There was the Ivory Coast crocodile handler who liked walking around smacking large Nile crocodiles with a wooden stick. Surprise: If you fall over next to a Nile crocodile, said crocodile will eat you (here's the BBC report, which is slightly more pleasant than the video).

There are the American preachers who mess around with vipers and unsurprisingly find their blood turning into glue.

And of course, we mustn't forget the subgroup of freaks who seem to think it's a good idea to climb into lion, polar bear, or panda bear enclosures.

The point here is that animals demand respect. If you go into their domain, be wary. Predatory animals are a function of evolutionary natural selection. The wild is an environment normally defined by limited resources (food) and high competition (many different animals searching for resources). In turn, the most dangerous animals are at the top of this food chain because they have mastered the art of resource maximization (a.k.a. the art of hunting).

That begs the question of what to do about dangerous animals, and there seem to be two schools of thought.

One, the Chinese school, believes that we must purge dangerous animals out of existence or simply use them for our own benefit — China's genocidal shark-finning fetish, for example.

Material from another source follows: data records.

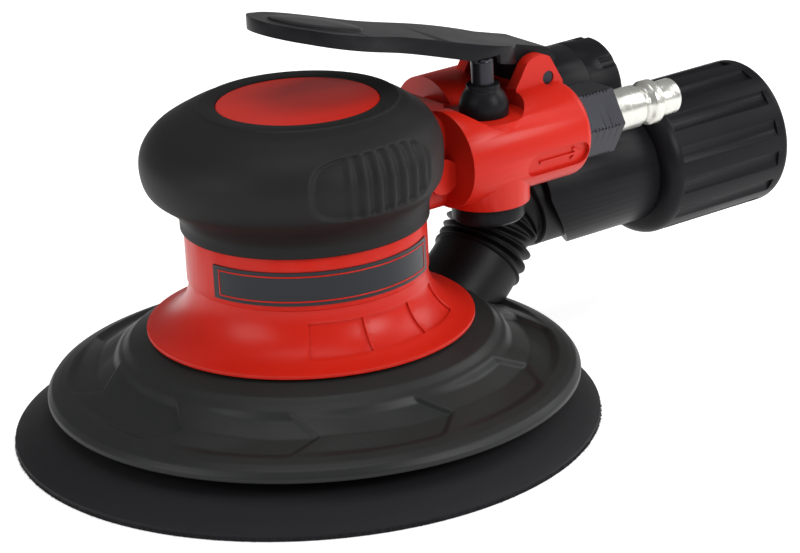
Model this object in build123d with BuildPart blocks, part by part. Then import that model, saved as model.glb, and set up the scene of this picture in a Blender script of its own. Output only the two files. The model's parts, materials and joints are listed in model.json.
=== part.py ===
"""Air-driven random orbital palm sander, 150 mm pad, self-generated dust extraction.

Frame: the origin is on the motor axis in the plane of the sanding face, +Z runs up the
motor axis, +X points to the rear (air inlet and dust outlet), -Y is the inlet side.
All sizes are in millimetres.
"""

from math import cos, radians, sin
import os

from build123d import *

# ---------------------------------------------------------------- driving dimensions
PAD_RADIUS = 74.0  # pad for 150 mm discs, a little smaller than the disc
ORBIT_THROW = 2.5  # pad axis to motor axis, a 5 mm orbit
ORBIT_ANGLE = 172.0  # where the pad axis stands at rest, from +X
PAD_X = ORBIT_THROW * cos(radians(ORBIT_ANGLE))
PAD_Y = ORBIT_THROW * sin(radians(ORBIT_ANGLE))

SLIP = 0.05  # radial clearance of a running or sliding fit
SEAT = 0.02  # clearance between pieces that are fixed to each other

COLLAR_RADIUS = 30.3  # red motor collar
COLLAR_BOTTOM = 40.4
NECK_Z = 53.8  # where the rubber grip starts
FLARE_RADIUS = 41.2
FLARE_Z = 26.9
MOTOR_BORE = 26.5
MOTOR_FLOOR = 36.0
MOTOR_TOP = 78.0
HOUSING_TOP = 80.5

SIDE_OFFSET = 12.0  # inlet at -Y, exhaust at +Y, both this far from the mid-plane
INLET_Z = 63.3
INLET_RADIUS = 12.5
INLET_FRONT = 35.0
INLET_REAR = 74.0
EXHAUST_Z = 63.5
EXHAUST_RADIUS = 13.5
EXHAUST_FRONT = 48.0
EXHAUST_REAR = 76.0

VALVE_X = 48.3  # vertical axis of the throttle valve and the speed regulator
VALVE_TOP = 72.3

PIN_X = 69.0
PIN_Z = 77.4
PIN_RADIUS = 1.75
EAR_OUTER = 12.5
EAR_INNER = 9.0

DUST_Z = 37.9
DUST_TUBE_RADIUS = 15.6
DUST_TUBE_BORE = 13.6
COLLAR_FRONT = 113.5  # swivelling hose collar on the dust tube
COLLAR_REAR = 156.5
HOSE_COLLAR_RADIUS = 20.0

SHAFT_LOWER = 6.0
SHAFT_UPPER = 5.0

os.makedirs("parts", exist_ok=True)


def save(part, name):
    """Label a finished piece and write it as its own STEP file."""
    part.label = name
    export_step(part, f"parts/{name}.step")


def inlet_plane(x):
    """Plane across the air inlet at x, its normal pointing to the rear."""
    return Plane(origin=(x, -SIDE_OFFSET, INLET_Z), x_dir=(0, 1, 0), z_dir=(1, 0, 0))


def exhaust_plane(x):
    """Plane across the exhaust chamber at x, its normal pointing to the rear."""
    return Plane(origin=(x, SIDE_OFFSET, EXHAUST_Z), x_dir=(0, 1, 0), z_dir=(1, 0, 0))


def dust_plane(x):
    """Plane across the dust tube at x, its normal pointing to the rear."""
    return Plane(origin=(x, SIDE_OFFSET, DUST_Z), x_dir=(0, 1, 0), z_dir=(1, 0, 0))


def valve_plane(z):
    """Horizontal plane on the valve's vertical axis."""
    return Plane(origin=(VALVE_X, -SIDE_OFFSET, z))


def pad_plane(z):
    """Horizontal plane on the pad's own axis."""
    return Plane(origin=(PAD_X, PAD_Y, z))


def tube(plane, length, outer, inner):
    """Ring or tube that starts on a plane and runs along its normal."""
    with BuildPart() as made:
        with BuildSketch(plane):
            Circle(outer)
            Circle(inner, mode=Mode.SUBTRACT)
        extrude(amount=length)
    return made.part


def solid_rod(plane, length, radius):
    """Plain cylinder that starts on a plane and runs along its normal."""
    with BuildPart() as made:
        with BuildSketch(plane):
            Circle(radius)
        extrude(amount=length)
    return made.part


# ---------------------------------------------------------------- sanding pad
HOOK_THICKNESS = 1.0
FOAM_TOP = 9.0
PLATE_TOP = 11.5
PLATE_RADIUS = 57.0
DUST_HOLE_RADIUS = 5.0
DUST_HOLE_CIRCLE = 40.0
DUST_HOLES = 6
STUD_RADIUS = 3.95
STUD_FLANGE = 12.0
STUD_TOP = 21.0


def dust_holes(z):
    """The ring of suction holes, cut from a plane above the piece."""
    with Locations(pad_plane(z)):
        with PolarLocations(DUST_HOLE_CIRCLE, DUST_HOLES):
            Hole(DUST_HOLE_RADIUS)


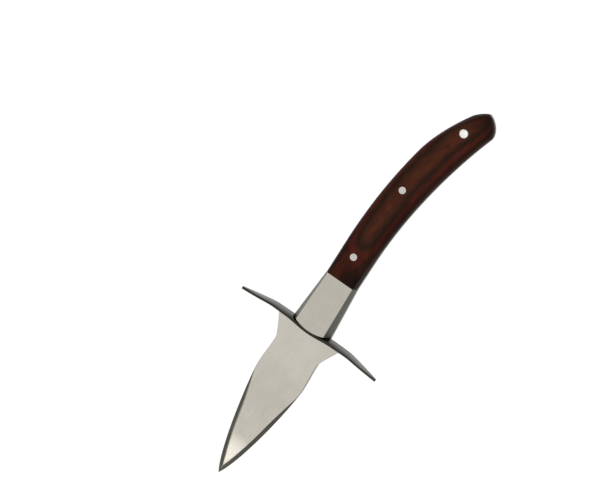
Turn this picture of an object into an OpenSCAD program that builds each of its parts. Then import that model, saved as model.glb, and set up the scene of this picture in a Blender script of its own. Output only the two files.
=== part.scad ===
// Oyster knife: a leaf blade on a full tang, an oval guard, steel bolsters and wood scales.
// X runs along the knife with the tip at +X, Y across it and Z up out of its flat side.
// The knife lies flat. Places along it are counted from the rear face of the guard.

/* [Blade] */
// Length of the blade in front of the guard
blade_len = 75; // [66:1:90]
// Width of the blade at its widest
blade_w = 22.5; // [21:0.1:28]
// Distance from the guard to the widest place
belly_at = 24; // [18:0.2:32]
// Width of the blade at its waist
waist_w = 21.4; // [17:0.1:22]
// Distance from the guard to the waist
waist_at = 10.4; // [8:0.2:16]
// Width of the shoulders that bear on the guard
shoulder_w = 31.4; // [25:0.2:36]
// Thickness of the blade and the tang
blade_thk = 3.2; // [2.4:0.1:4]
// Thickness of the blade at its tip
tip_thk = 1.2; // [0.8:0.1:2]
// Length over which the blade thins towards its tip
taper_len = 17; // [8:1:40]
// Full width of the bevel ground along each edge
edge_w = 1.75; // [0.6:0.05:2.5]
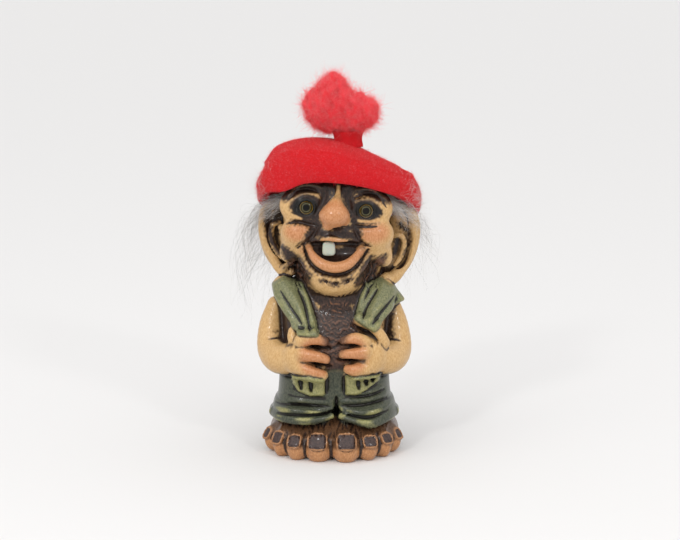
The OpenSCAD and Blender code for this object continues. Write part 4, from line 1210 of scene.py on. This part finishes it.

The other school takes a more nuanced approach. After all, if respected, dangerous animals can serve human interests by their very existence. As my brother put it, "Sharks are not mindless killers, and if they are respected, they can be enjoyed by divers and snorkelers, supporting a billion-dollar tourist-driven industry and providing ecosystem services worth far more." The same is true of tigers, lions, and crocodiles. Indeed, safaris in Africa provide critical to support to otherwise impoverished local communities.